Anton Diabelli (September 5, 1781 ? April 8, 1858) was an Austrian music publisher, editor and composer. Best known in his time as a publisher, he is most familiar today as the composer of the waltz on which Ludwig van Beethoven wrote his set of thirty-three Diabelli Variations.
Diabelli was born in Mattsee near Salzburg. He was trained to enter the priesthood, but also took music lessons with Michael Haydn. He moved to Vienna to teach the piano and guitar before becoming partners with Pietro Cappi in 1818 and setting up a music publishing firm with him.
The firm, Cappi & Diabelli (which became Diabelli & Co. in 1824) became well known by arranging popular pieces so they could be played by amateurs at home. The firm became well known in more serious music circles by becoming the first to publish works by Franz Schubert, a composer the firm later championed.
Diabelli produced a number of works as a composer, including an operetta called Adam in der Klemme, several masses and songs and numerous piano and classical guitar pieces. Among these are pieces for four hands (two pianists playing at one piano), which are popular amongst amateur pianists.

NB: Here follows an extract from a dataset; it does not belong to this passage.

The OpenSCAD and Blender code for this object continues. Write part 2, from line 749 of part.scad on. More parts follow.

The composition for which Diabelli is now best known was actually written as part of a publishing venture. In 1819, he decided to try to publish a volume of variations on a waltz he had penned expressly for this purpose, with one variation by every important Austrian composer living at the time, as well as several significant non-Austrians. The combined contributions would be published in an anthology called Vaterländischer Künstlerverein. Fifty-one composers responded with pieces, including Beethoven, Schubert, Carl Czerny, Johann Nepomuk Hummel, Ignaz Moscheles, and the eight-year-old Franz Liszt (although it seems Liszt was not invited personally, but his teacher Czerny arranged for him to be involved). Czerny was also enlisted to write a coda. Beethoven, however, instead of providing just one variation, provided 33, and his formed Part I of Vaterländischer Künstlerverein. They constitute what is generally regarded as one of the greatest of Beethoven's piano pieces and as the greatest set of variations of their time, and are generally known simply as the Diabelli Variations, Op. 120. The other 50 variations were published as Part II of Vaterländischer Künstlerverein.

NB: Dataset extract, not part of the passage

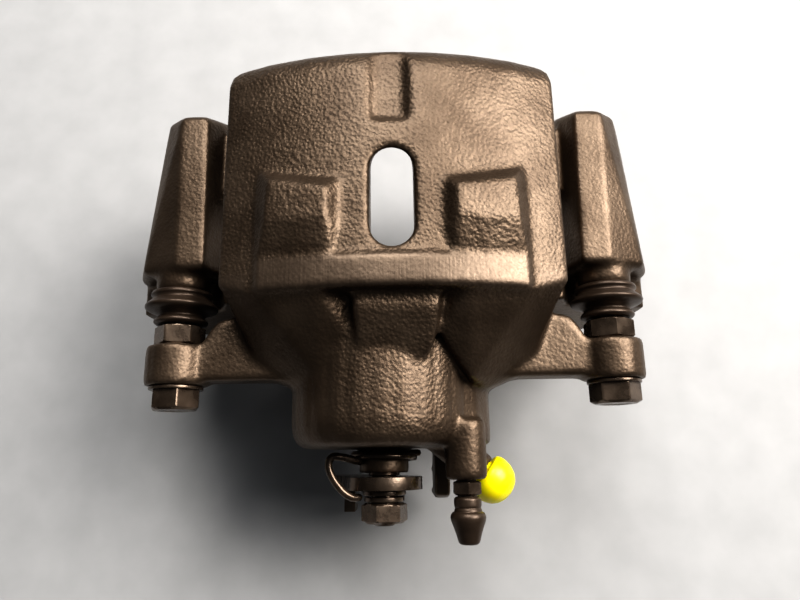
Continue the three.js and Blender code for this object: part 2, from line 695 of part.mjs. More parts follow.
function leverSpringWasher() {
  const coil = ring(4.3, 6.6, -88.7, -87, COARSE)
  return coil.subtract(block(3, 8, -90, -86, -0.5, 0.5))
}

function leverNut() {
  const nut = hexagon(NUT_FLATS, -95.2, -89, 42)
  return nut.subtract(rod(4.3, -97, -87, COARSE))
}

// A torsion spring round the shaft boss, from the cast stop to a hook over the lever's edge.
function returnSpring() {
  const coilR = 9.7
  const coil = helix(coilR, -73.6, -76, -Math.PI / 2, -1.35, 14)
  const fixedLeg = [[11.2, -73.5, -coilR - 0.1], [6, -73.5, -coilR - 0.05]]
  const hook = [
    [-13.4, -74.7, 9.4], [-15.6, -74.6, 9.8], [-16.8, -75.8, 10], [-16.9, -78, 10],
    [-15.9, -80.6, 9.8], [-14.2, -83.2, 9.4], [-12, -85.6, 8.8], [-9.8, -86.9, 7.8], [-7.9, -87, 6.6],
  ]
  return wire([...fixedLeg, ...coil, ...hook], 1.2, 64, 3)
}

// ---- bleed screw, its cap and the hose port's plug ----
function bleedScrew() {
  const body = turned([
    [0, -98.2], [2.6, -98.2], [3.3, -97.2], [2.5, -95.6], [2.5, -91], [3, -90], [3, -81], [3.3, -80.4],
    [3.3, -69], [1, -66.6], [0, -66.6],
  ], COARSE)
  return body.add(hexagon(8, -86.4, -82.3))
}

function bleedCap() {
  return turned([
    [0, -100.4], [2.4, -100.4], [3.2, -99.8], [4.1, -96.8], [5.2, -93.6], [5.3, -92.4], [4.9, -91.4],
    [4.1, -91.1], [4.1, -90.4], [3.8, -90], [4.1, -89.5], [4.1, -87.2], [3.5, -86.8], [3.3, -86.8],
    [3.3, -91], [3.6, -92], [3.6, -98.4], [0, -98.8],
  ])
}

function portPlug() {
  return turned([
    [0, -9], [3.8, -9], [4.3, -8], [4.3, GAP], [6.8, GAP], [7.5, 1.6], [7.7, 3.4], [7.3, 5.8],
    [6.2, 8.2], [4.4, 9.9], [2.3, 10.8], [0, 11.1],
  ])
}

// ---- the assembly ----
const group = new THREE.Group()
group.position.set(0, -KNUCKLE_FACE_Y, -LUG_Z)

const bracketGroup = new THREE.Group()
bracketGroup.add(piece('mounting_bracket', mountingBracket(), paint))
group.add(bracketGroup)

const caliper = new THREE.Group()
caliper.add(piece('caliper_body', caliperBody(), paint))
for (const [side, label] of [[-1, 'left'], [1, 'right']]) {
  const x = PIN_X * side
  caliper.add(piece(`slide_pin_${label}`, slidePin(side < 0, PIN_TURN[label]), darkSteel, x, PIN_Z))
  caliper.add(piece(`pin_bolt_${label}`, pinBolt(BOLT_TURN[label]), darkSteel, x, PIN_Z))
  caliper.add(piece(`pin_boot_${label}`, pinBoot(), rubber, x, PIN_Z))
}
caliper.add(piece('pin_bush', pinBush(), rubber, -PIN_X, PIN_Z))
caliper.add(piece('piston_seal', pistonSeal(), rubber, BORE_X))
caliper.add(piece('piston_boot', pistonBoot(), rubber, BORE_X))
caliper.add(piece('boot_retaining_ring', bootRetainingRing(), steel, BORE_X))
caliper.add(piece('shaft_bush', shaftBush(), bronze, BORE_X))
caliper.add(piece('shaft_seal', shaftSeal(), rubber, BORE_X))
caliper.add(piece('spring_cup', springCup(), steel, BORE_X))
caliper.add(piece('cup_circlip', cupCirclip(), steel, BORE_X))
caliper.add(piece('adjuster_spring', adjusterSpring(), steel, BORE_X))
caliper.add(piece('return_spring', returnSpring(), darkSteel, BORE_X))
ANTI_TURN_ANGLES.forEach((angle, i) => {
  const [x, z] = antiTurnPlace(angle)
  caliper.add(piece(`anti_turn_pin_${i + 1}`, antiTurnPin(), steel, x, z))
})
group.add(caliper)

const pistonGroup = new THREE.Group()
pistonGroup.position.x = BORE_X
pistonGroup.add(piece('piston', piston(), steel))
pistonGroup.add(piece('adjuster_nut', adjusterNut(), steel))
pistonGroup.add(piece('adjuster_bearing', adjusterBearing(), steel))
pistonGroup.add(piece('clutch_spring', clutchSpring(), steel))
pistonGroup.add(piece('piston_circlip', pistonCirclip(), steel))
caliper.add(pistonGroup)

const actuator = new THREE.Group()
actuator.position.x = BORE_X
actuator.add(piece('push_rod', pushRod(), steel))
actuator.add(piece('ball_cage', ballCage(), bronze))
BALL_ANGLES.forEach((angle, i) => actuator.add(piece(`ramp_ball_${i + 1}`, rampBall(angle), steel)))
actuator.add(piece('lever_shaft', leverShaft(), steel))
actuator.add(piece('parking_lever', parkingLever(), darkSteel))
actuator.add(piece('lever_washer', leverWasher(), darkSteel))
actuator.add(piece('lever_spring_washer', leverSpringWasher(), darkSteel))
actuator.add(piece('lever_nut', leverNut(), darkSteel))
caliper.add(actuator)

caliper.add(piece('bleed_screw', bleedScrew(), darkSteel, BLEED_X, BLEED_Z))
caliper.add(piece('bleed_cap', bleedCap(), rubber, BLEED_X, BLEED_Z))

const port = new THREE.Group()
port.position.copy(PORT_FACE)
port.rotation.z = PORT_TURN
port.add(piece('port_plug', portPlug(), yellow))
caliper.add(port)

export default group
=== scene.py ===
import json
import math

import bmesh
import bpy
import numpy as np
from mathutils import Matrix, Quaternion, Vector, noise


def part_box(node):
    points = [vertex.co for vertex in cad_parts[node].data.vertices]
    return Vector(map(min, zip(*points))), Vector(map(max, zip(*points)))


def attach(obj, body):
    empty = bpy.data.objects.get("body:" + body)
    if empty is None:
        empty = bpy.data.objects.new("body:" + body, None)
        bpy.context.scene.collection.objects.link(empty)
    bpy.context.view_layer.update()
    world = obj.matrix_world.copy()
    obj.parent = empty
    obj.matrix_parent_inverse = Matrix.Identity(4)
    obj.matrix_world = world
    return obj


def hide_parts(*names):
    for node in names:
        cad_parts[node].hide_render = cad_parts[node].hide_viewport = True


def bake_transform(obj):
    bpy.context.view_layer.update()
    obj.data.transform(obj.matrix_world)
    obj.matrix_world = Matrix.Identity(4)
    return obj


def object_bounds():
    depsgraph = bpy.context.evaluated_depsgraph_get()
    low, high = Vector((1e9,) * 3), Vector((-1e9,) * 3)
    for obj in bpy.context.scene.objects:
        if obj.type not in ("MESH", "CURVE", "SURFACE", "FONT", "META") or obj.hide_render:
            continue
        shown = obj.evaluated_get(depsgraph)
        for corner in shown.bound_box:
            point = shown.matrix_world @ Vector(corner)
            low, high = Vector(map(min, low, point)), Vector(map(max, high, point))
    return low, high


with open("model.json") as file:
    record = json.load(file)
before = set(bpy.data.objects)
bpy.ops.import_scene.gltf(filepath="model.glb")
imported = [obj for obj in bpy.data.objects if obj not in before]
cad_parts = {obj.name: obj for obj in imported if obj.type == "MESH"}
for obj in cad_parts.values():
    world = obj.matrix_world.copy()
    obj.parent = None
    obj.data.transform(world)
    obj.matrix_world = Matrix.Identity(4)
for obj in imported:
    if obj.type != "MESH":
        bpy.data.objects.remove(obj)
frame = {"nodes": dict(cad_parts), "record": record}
cad_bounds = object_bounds()
record = frame["record"]

MM = 0.001
TAU = 2 * math.pi
SHARP_DEG = 40                       # edges that bend more than this are shaded as edges
SAME_PLACE = 1e-6                    # profile points closer than this, in mm, are one point
CORNER_SHARE = 0.45                  # the most of a side that one rounded corner takes
VOXEL_MM = 0.9    # voxels that the castings are remeshed with
ALL_Y = (-1.0, 1.0)                  # start and end, in metres, of a round that runs the whole length
SIDES = ("left", "right")

BODY_OF = {node: body for body, nodes in record["behaviour"]["bodies"].items() for node in nodes}
SLOT_OF = {entry["node"]: entry["material_slot"] for entry in record["subparts"]}
MOUNTS = {mount["name"]: mount for mount in record["mounts"]}
JOINT = {joint["name"]: joint for joint in record["behaviour"]["joints"]}


def low(node):
    """The smallest x, y and z of a CAD node's box."""
    return Vector(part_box(node)[0])


def high(node):
    """The largest x, y and z of a CAD node's box."""
    return Vector(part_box(node)[1])


def middle(node):
    return (low(node) + high(node)) / 2


# ---- places taken from the frame ----
BORE = middle("piston")
CREST_Y = low("slide_pin_left").y + 10.9 * MM       # inboard edge of the bridge
DISC_Y = CREST_Y + 28 * MM                          # middle plane of the disc
WHEEL_Z = BORE.z - 98 * MM                          # axis of the wheel, below the bore

# ---- radii of the castings' round faces, in mm ----
BRIDGE_R = 138                       # about the wheel's axis, as are the next four
PAD_TOP_R = 142.4
SHELF_R = 139.4
BRIDGE_INNER_R = 124
DISC_SLOT_R = 121
CYLINDER_R = 30.2                    # about the bore's axis, as are the next five
BORE_R = 24
CUP_BORE_R = 19.5
BOOT_SEAT_R = 28
SHAFT_BOSS_R = 8
SHAFT_HOLE_R = 6.8
EAR_R = 10
NECK_R = 8.5
BLEED_BOSS_R = 6.3
LUG_R = 12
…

Diabelli's publishing house expanded throughout his life, before he retired in 1851, leaving it under the control of Carl Anton Spina. When Diabelli died in 1858, Spina continued to run the firm, and published much music by Johann Strauss II and Josef Strauss. In 1872, the firm was taken over by Friedrich Schreiber, and in 1876 it merged with the firm of August Cranz, who bought the company in 1879 and ran it under his name.

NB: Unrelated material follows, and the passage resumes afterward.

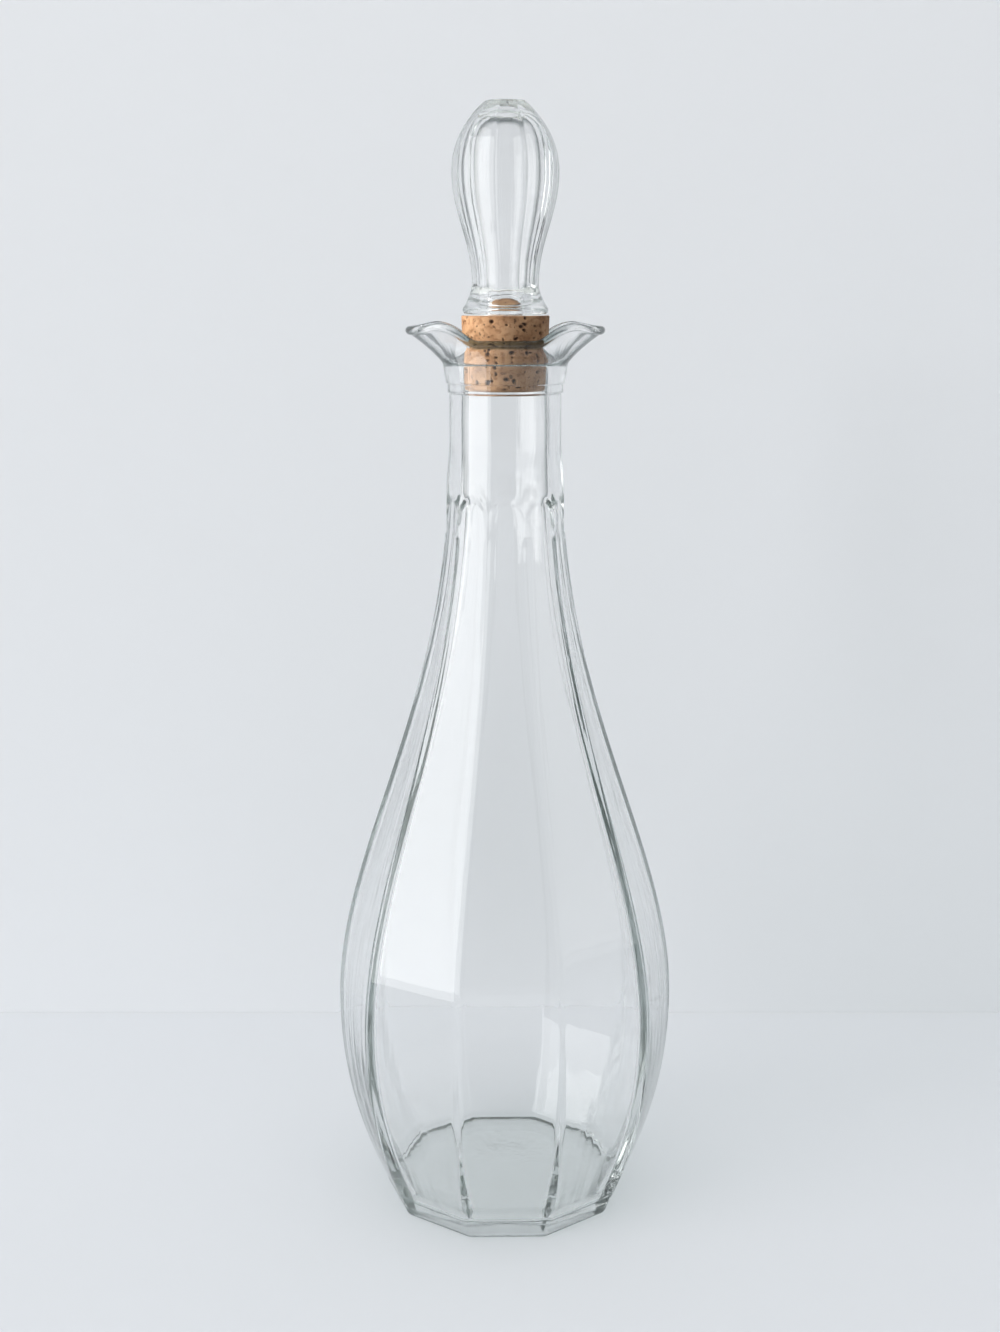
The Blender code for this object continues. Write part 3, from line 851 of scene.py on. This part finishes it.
join(waves,
     (place, axes.inputs["Vector"]),
     (axes.outputs["X"], level.inputs["X"]),
     (axes.outputs["Y"], level.inputs["Y"]),
     (level.outputs["Vector"], outwards.inputs[0]),
     (outwards.outputs["Vector"], streaked.inputs[0]),
     (math_node(waves, "MULTIPLY", axes.outputs["Z"], STREAKS_ALONG), spread.inputs["Z"]),
     (spread.outputs["Vector"], streaked.inputs[2]))
at_foot = math_node(waves, "LESS_THAN", axes.outputs["Z"], RIPPLE_TOP)
rippled = math_node(waves, "MULTIPLY", waves_in.outputs["Ripples"], at_foot)
normal = noise_bump(waves, waves_in.outputs["Size"], place, waves_in.outputs["Depth"])
normal = noise_bump(waves, 1.0, streaked.outputs["Vector"], waves_in.outputs["Streaks"], normal)
normal = noise_bump(waves, RIPPLE_SCALE, place, rippled, normal)
join(waves, (normal, waves_out.inputs["Normal"]))
print("the group", waves.name, "has", len(waves.nodes), "nodes")

# %% Make the painted shade of the glass's dark outlines
# Painted shade: the glass's colour turns dark where its surface turns away from the eye, sooner where it is marked.
EDGE_SHARE = 0.27
OUTLINE_SHADE_STOPS = [(0.0, (1, 1, 1)), (0.7, (0.22, 0.25, 0.25)), (1.0, (0.04, 0.05, 0.05))]
outline, outline_in, outline_out = new_group(
    "painted_dark_outline",
    [("Facing", "NodeSocketFloat", 0.0), ("Marked", "NodeSocketFloat", 0.0), ("Grazing", "NodeSocketFloat", 0.7)],
    [("Color", "NodeSocketColor")],
)
sooner = math_node(outline, "MULTIPLY", outline_in.outputs["Marked"], EDGE_SHARE)
turned_away = math_node(outline, "ADD", outline_in.outputs["Facing"], sooner)
darkening = outline.nodes.new("ShaderNodeMapRange")
join(outline,
     (turned_away, darkening.inputs["Value"]),
     (outline_in.outputs["Grazing"], darkening.inputs["From Min"]),
     (ramp(outline, darkening.outputs["Result"], OUTLINE_SHADE_STOPS), outline_out.inputs["Color"]))
print("the group", outline.name, "has", len(outline.nodes), "nodes")

# %% Build the glass materials
GLASS_IOR = 1.52
SHADOW_TINT = (0.93, 0.94, 0.935)
# The front rim's colour: partly the green of a long path through glass, partly painted shade of the shaded cork
# behind it.
RIM_TINT_AND_SHADE = (0.31, 0.37, 0.36)
STREAK_DEPTH = 0.05
RIPPLE_DEPTH = 0.06
ABSORPTION = 10.0
BOTTLE_TINT = (0.54, 0.60, 0.585)
FINIAL_TINT = (0.54, 0.60, 0.59)


def glass_material(name, tint, wave_size, wave_depth, grazing):
    """Clear glass with painted shade in its outlines. Grazing is where that shade starts: 0 face on, 1 edge on."""
    made = bpy.data.materials.new(name)
    made.use_nodes = True
    tree = made.node_tree
    shader = tree.nodes["Principled BSDF"]
    shader.inputs["Roughness"].default_value = 0.0
    shader.inputs["IOR"].default_value = GLASS_IOR
    shader.inputs["Transmission Weight"].default_value = 1.0
    where = tree.nodes.new("ShaderNodeTexCoord")
    wavy = group_node(tree, waves, Size=wave_size, Depth=wave_depth, Streaks=STREAK_DEPTH, Ripples=RIPPLE_DEPTH)
    facing = tree.nodes.new("ShaderNodeLayerWeight")
    facing.inputs["Blend"].default_value = 0.5
    marked, front = (tree.nodes.new("ShaderNodeAttribute") for _ in range(2))
    marked.attribute_name, front.attribute_name = "painted_outline_shade", "front_rim_tint_and_shade"
    outline_shade = group_node(tree, outline, Grazing=grazing)
    # The front rim's colour, its thick glass tint and painted shade in one ramp.
    rim_tint_and_shade = ramp(tree, front.outputs["Fac"], [(0.0, (1, 1, 1)), (1.0, RIM_TINT_AND_SHADE)])
    absorb = tree.nodes.new("ShaderNodeVolumeAbsorption")
    absorb.inputs["Color"].default_value = (*tint, 1)
    absorb.inputs["Density"].default_value = ABSORPTION
    path = tree.nodes.new("ShaderNodeLightPath")
    soft_light = math_node(tree, "MAXIMUM", path.outputs["Is Shadow Ray"], path.outputs["Is Diffuse Ray"])
    let_through = tree.nodes.new("ShaderNodeBsdfTransparent")
    let_through.inputs["Color"].default_value = (*SHADOW_TINT, 1)
    either = tree.nodes.new("ShaderNodeMixShader")
    # Painted shade goes into the base colour: the dark outlines, times the front rim's tint.
    join(tree,
         (where.outputs["Object"], wavy.inputs["Coordinates"]),
         (wavy.outputs["Normal"], shader.inputs["Normal"]),
         (facing.outputs["Facing"], outline_shade.inputs["Facing"]),
         (marked.outputs["Fac"], outline_shade.inputs["Marked"]),
         (mix(tree, "MULTIPLY", 1.0, outline_shade.outputs["Color"], rim_tint_and_shade), shader.inputs["Base Color"]),
         (soft_light, either.inputs["Fac"]),
         (shader.outputs["BSDF"], either.inputs[1]),
         (let_through.outputs["BSDF"], either.inputs[2]),
         (either.outputs["Shader"], tree.nodes["Material Output"].inputs["Surface"]),
         (absorb.outputs["Volume"], tree.nodes["Material Output"].inputs["Volume"]))
    return made


bottle_glass = glass_material("clear_glass", BOTTLE_TINT, wave_size=38.0, wave_depth=0.10, grazing=0.72)
finial_glass = glass_material("finial_glass", FINIAL_TINT, wave_size=70.0, wave_depth=0.08, grazing=0.60)
bottle.data.materials.append(bottle_glass)
finial.data.materials.append(finial_glass)
print("glass of the bottle and finial:", bottle_glass.name, finial_glass.name)

# %% [markdown]
# ## Cork
# Cork is bark. Its ground is a warm tan with soft clouds and fine flecks, and the dark dots are pores. Each of
# these is a pattern of its own size. The pits that were sunk into the mesh come in by their value and turn
# nearly black, and the fine dots darken the colour and dent the surface a little.

# %% Start the cork material
cork_look = bpy.data.materials.new("natural_cork")
cork_look.use_nodes = True
tree = cork_look.node_tree
cork_shader = tree.nodes["Principled BSDF"]
cork_shader.inputs["Roughness"].default_value = 0.8
cork_shader.inputs["Specular IOR Level"].default_value = 0.35
where = tree.nodes.new("ShaderNodeTexCoord")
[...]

He died in Vienna at the age of 76.
Diabelli's composition Pleasures of Youth: Six Sonatinas is a collection of six sonatinas depicting a struggle between unknown opposing forces. This is suggested by the sharp and frequent change in dynamics from forte to piano. When forte is indicated, the pianist is meant to evoke a sense of wickedness, thus depicting the antagonist. In contrast, the markings of piano represent the protagonist with its softer, more tranquil tones.